* [COLLECTED MATERIAL]
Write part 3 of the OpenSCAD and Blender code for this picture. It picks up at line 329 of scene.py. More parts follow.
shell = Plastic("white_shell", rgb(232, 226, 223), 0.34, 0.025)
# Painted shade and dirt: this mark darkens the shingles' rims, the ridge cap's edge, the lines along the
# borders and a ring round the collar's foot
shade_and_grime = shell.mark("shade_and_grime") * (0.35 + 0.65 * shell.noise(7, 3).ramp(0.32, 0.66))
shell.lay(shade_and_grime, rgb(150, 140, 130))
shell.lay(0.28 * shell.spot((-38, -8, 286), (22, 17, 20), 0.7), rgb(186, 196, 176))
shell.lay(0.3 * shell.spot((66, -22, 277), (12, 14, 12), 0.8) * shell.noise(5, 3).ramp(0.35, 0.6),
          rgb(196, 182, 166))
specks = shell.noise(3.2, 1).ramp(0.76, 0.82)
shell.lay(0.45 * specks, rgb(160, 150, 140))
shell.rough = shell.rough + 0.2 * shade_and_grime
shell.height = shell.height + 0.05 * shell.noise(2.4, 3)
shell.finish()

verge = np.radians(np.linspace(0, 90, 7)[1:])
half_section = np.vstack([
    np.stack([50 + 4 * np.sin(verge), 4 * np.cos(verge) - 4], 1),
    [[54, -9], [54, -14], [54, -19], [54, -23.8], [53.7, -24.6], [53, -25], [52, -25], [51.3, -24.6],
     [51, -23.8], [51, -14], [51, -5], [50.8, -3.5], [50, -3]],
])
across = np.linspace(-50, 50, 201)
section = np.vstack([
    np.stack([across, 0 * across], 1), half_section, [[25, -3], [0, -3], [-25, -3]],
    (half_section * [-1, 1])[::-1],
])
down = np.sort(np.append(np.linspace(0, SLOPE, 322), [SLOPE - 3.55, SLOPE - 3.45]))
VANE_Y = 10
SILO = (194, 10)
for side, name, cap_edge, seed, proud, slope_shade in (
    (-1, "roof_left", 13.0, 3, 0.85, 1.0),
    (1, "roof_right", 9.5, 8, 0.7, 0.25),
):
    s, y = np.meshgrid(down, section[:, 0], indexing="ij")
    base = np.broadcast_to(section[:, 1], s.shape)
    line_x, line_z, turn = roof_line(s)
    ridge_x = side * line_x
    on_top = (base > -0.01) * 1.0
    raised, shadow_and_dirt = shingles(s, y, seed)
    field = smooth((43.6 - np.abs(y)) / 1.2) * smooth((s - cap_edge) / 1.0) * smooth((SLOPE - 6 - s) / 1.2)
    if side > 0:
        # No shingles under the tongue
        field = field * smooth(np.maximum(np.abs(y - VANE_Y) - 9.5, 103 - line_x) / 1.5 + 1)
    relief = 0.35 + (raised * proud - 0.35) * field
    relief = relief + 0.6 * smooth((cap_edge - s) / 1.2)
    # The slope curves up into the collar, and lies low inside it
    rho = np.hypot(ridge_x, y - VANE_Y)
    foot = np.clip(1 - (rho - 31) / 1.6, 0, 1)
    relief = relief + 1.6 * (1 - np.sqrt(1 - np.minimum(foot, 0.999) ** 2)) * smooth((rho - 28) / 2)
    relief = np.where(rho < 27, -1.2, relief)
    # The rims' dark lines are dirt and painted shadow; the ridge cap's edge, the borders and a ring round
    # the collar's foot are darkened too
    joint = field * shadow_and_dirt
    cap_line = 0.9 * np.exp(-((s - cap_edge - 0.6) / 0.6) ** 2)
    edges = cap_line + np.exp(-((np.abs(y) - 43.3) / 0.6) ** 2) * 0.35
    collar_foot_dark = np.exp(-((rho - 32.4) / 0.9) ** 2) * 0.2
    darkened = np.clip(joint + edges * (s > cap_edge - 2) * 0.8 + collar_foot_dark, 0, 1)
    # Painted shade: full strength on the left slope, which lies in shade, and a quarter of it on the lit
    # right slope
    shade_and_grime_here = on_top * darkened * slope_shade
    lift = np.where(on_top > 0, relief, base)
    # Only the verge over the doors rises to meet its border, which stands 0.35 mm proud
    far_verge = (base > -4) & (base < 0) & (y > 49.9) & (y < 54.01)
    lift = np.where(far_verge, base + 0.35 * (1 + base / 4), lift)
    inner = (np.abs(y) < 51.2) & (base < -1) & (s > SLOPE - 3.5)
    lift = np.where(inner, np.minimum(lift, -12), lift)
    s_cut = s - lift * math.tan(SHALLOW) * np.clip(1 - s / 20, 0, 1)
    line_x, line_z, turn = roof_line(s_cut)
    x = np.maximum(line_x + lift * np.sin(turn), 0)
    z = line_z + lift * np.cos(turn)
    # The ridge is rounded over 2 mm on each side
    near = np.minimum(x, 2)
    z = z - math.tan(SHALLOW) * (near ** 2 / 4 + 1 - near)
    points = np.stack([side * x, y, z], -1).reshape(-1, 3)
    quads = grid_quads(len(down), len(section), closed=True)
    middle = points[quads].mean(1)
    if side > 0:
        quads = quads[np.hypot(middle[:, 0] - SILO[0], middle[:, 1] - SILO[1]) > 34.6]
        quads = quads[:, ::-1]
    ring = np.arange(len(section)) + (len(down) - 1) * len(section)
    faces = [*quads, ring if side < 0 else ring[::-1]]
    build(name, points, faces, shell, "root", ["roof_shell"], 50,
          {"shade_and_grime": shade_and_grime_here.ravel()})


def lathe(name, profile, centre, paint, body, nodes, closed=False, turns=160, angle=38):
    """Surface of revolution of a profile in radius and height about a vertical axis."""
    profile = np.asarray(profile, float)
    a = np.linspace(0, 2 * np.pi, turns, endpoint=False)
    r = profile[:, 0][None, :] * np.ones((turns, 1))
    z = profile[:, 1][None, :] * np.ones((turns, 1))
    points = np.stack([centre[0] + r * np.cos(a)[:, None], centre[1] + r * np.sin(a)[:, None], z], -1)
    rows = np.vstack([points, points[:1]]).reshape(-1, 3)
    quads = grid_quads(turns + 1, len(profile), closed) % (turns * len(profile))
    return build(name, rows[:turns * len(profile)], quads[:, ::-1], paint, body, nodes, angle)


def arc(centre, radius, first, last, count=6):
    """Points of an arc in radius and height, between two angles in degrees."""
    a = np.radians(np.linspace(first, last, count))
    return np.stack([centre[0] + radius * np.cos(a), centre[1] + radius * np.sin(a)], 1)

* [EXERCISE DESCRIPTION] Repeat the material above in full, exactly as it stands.

* [COMPLETE OUTPUT]
Write part 3 of the OpenSCAD and Blender code for this picture. It picks up at line 329 of scene.py. More parts follow.
shell = Plastic("white_shell", rgb(232, 226, 223), 0.34, 0.025)
# Painted shade and dirt: this mark darkens the shingles' rims, the ridge cap's edge, the lines along the
# borders and a ring round the collar's foot
shade_and_grime = shell.mark("shade_and_grime") * (0.35 + 0.65 * shell.noise(7, 3).ramp(0.32, 0.66))
shell.lay(shade_and_grime, rgb(150, 140, 130))
shell.lay(0.28 * shell.spot((-38, -8, 286), (22, 17, 20), 0.7), rgb(186, 196, 176))
shell.lay(0.3 * shell.spot((66, -22, 277), (12, 14, 12), 0.8) * shell.noise(5, 3).ramp(0.35, 0.6),
          rgb(196, 182, 166))
specks = shell.noise(3.2, 1).ramp(0.76, 0.82)
shell.lay(0.45 * specks, rgb(160, 150, 140))
shell.rough = shell.rough + 0.2 * shade_and_grime
shell.height = shell.height + 0.05 * shell.noise(2.4, 3)
shell.finish()

verge = np.radians(np.linspace(0, 90, 7)[1:])
half_section = np.vstack([
    np.stack([50 + 4 * np.sin(verge), 4 * np.cos(verge) - 4], 1),
    [[54, -9], [54, -14], [54, -19], [54, -23.8], [53.7, -24.6], [53, -25], [52, -25], [51.3, -24.6],
     [51, -23.8], [51, -14], [51, -5], [50.8, -3.5], [50, -3]],
])
across = np.linspace(-50, 50, 201)
section = np.vstack([
    np.stack([across, 0 * across], 1), half_section, [[25, -3], [0, -3], [-25, -3]],
    (half_section * [-1, 1])[::-1],
])
down = np.sort(np.append(np.linspace(0, SLOPE, 322), [SLOPE - 3.55, SLOPE - 3.45]))
VANE_Y = 10
SILO = (194, 10)
for side, name, cap_edge, seed, proud, slope_shade in (
    (-1, "roof_left", 13.0, 3, 0.85, 1.0),
    (1, "roof_right", 9.5, 8, 0.7, 0.25),
):
    s, y = np.meshgrid(down, section[:, 0], indexing="ij")
    base = np.broadcast_to(section[:, 1], s.shape)
    line_x, line_z, turn = roof_line(s)
    ridge_x = side * line_x
    on_top = (base > -0.01) * 1.0
    raised, shadow_and_dirt = shingles(s, y, seed)
    field = smooth((43.6 - np.abs(y)) / 1.2) * smooth((s - cap_edge) / 1.0) * smooth((SLOPE - 6 - s) / 1.2)
    if side > 0:
        # No shingles under the tongue
        field = field * smooth(np.maximum(np.abs(y - VANE_Y) - 9.5, 103 - line_x) / 1.5 + 1)
    relief = 0.35 + (raised * proud - 0.35) * field
    relief = relief + 0.6 * smooth((cap_edge - s) / 1.2)
    # The slope curves up into the collar, and lies low inside it
    rho = np.hypot(ridge_x, y - VANE_Y)
    foot = np.clip(1 - (rho - 31) / 1.6, 0, 1)
    relief = relief + 1.6 * (1 - np.sqrt(1 - np.minimum(foot, 0.999) ** 2)) * smooth((rho - 28) / 2)
    relief = np.where(rho < 27, -1.2, relief)
    # The rims' dark lines are dirt and painted shadow; the ridge cap's edge, the borders and a ring round
    # the collar's foot are darkened too
    joint = field * shadow_and_dirt
    cap_line = 0.9 * np.exp(-((s - cap_edge - 0.6) / 0.6) ** 2)
    edges = cap_line + np.exp(-((np.abs(y) - 43.3) / 0.6) ** 2) * 0.35
    collar_foot_dark = np.exp(-((rho - 32.4) / 0.9) ** 2) * 0.2
    darkened = np.clip(joint + edges * (s > cap_edge - 2) * 0.8 + collar_foot_dark, 0, 1)
    # Painted shade: full strength on the left slope, which lies in shade, and a quarter of it on the lit
    # right slope
    shade_and_grime_here = on_top * darkened * slope_shade
    lift = np.where(on_top > 0, relief, base)
    # Only the verge over the doors rises to meet its border, which stands 0.35 mm proud
    far_verge = (base > -4) & (base < 0) & (y > 49.9) & (y < 54.01)
    lift = np.where(far_verge, base + 0.35 * (1 + base / 4), lift)
    inner = (np.abs(y) < 51.2) & (base < -1) & (s > SLOPE - 3.5)
    lift = np.where(inner, np.minimum(lift, -12), lift)
    s_cut = s - lift * math.tan(SHALLOW) * np.clip(1 - s / 20, 0, 1)
    line_x, line_z, turn = roof_line(s_cut)
    x = np.maximum(line_x + lift * np.sin(turn), 0)
    z = line_z + lift * np.cos(turn)
    # The ridge is rounded over 2 mm on each side
    near = np.minimum(x, 2)
    z = z - math.tan(SHALLOW) * (near ** 2 / 4 + 1 - near)
    points = np.stack([side * x, y, z], -1).reshape(-1, 3)
    quads = grid_quads(len(down), len(section), closed=True)
    middle = points[quads].mean(1)
    if side > 0:
        quads = quads[np.hypot(middle[:, 0] - SILO[0], middle[:, 1] - SILO[1]) > 34.6]
        quads = quads[:, ::-1]
    ring = np.arange(len(section)) + (len(down) - 1) * len(section)
    faces = [*quads, ring if side < 0 else ring[::-1]]
    build(name, points, faces, shell, "root", ["roof_shell"], 50,
          {"shade_and_grime": shade_and_grime_here.ravel()})


def lathe(name, profile, centre, paint, body, nodes, closed=False, turns=160, angle=38):
    """Surface of revolution of a profile in radius and height about a vertical axis."""
    profile = np.asarray(profile, float)
    a = np.linspace(0, 2 * np.pi, turns, endpoint=False)
    r = profile[:, 0][None, :] * np.ones((turns, 1))
    z = profile[:, 1][None, :] * np.ones((turns, 1))
    points = np.stack([centre[0] + r * np.cos(a)[:, None], centre[1] + r * np.sin(a)[:, None], z], -1)
    rows = np.vstack([points, points[:1]]).reshape(-1, 3)
    quads = grid_quads(turns + 1, len(profile), closed) % (turns * len(profile))
    return build(name, rows[:turns * len(profile)], quads[:, ::-1], paint, body, nodes, angle)


def arc(centre, radius, first, last, count=6):
    """Points of an arc in radius and height, between two angles in degrees."""
    a = np.radians(np.linspace(first, last, count))
    return np.stack([centre[0] + radius * np.cos(a), centre[1] + radius * np.sin(a)], 1)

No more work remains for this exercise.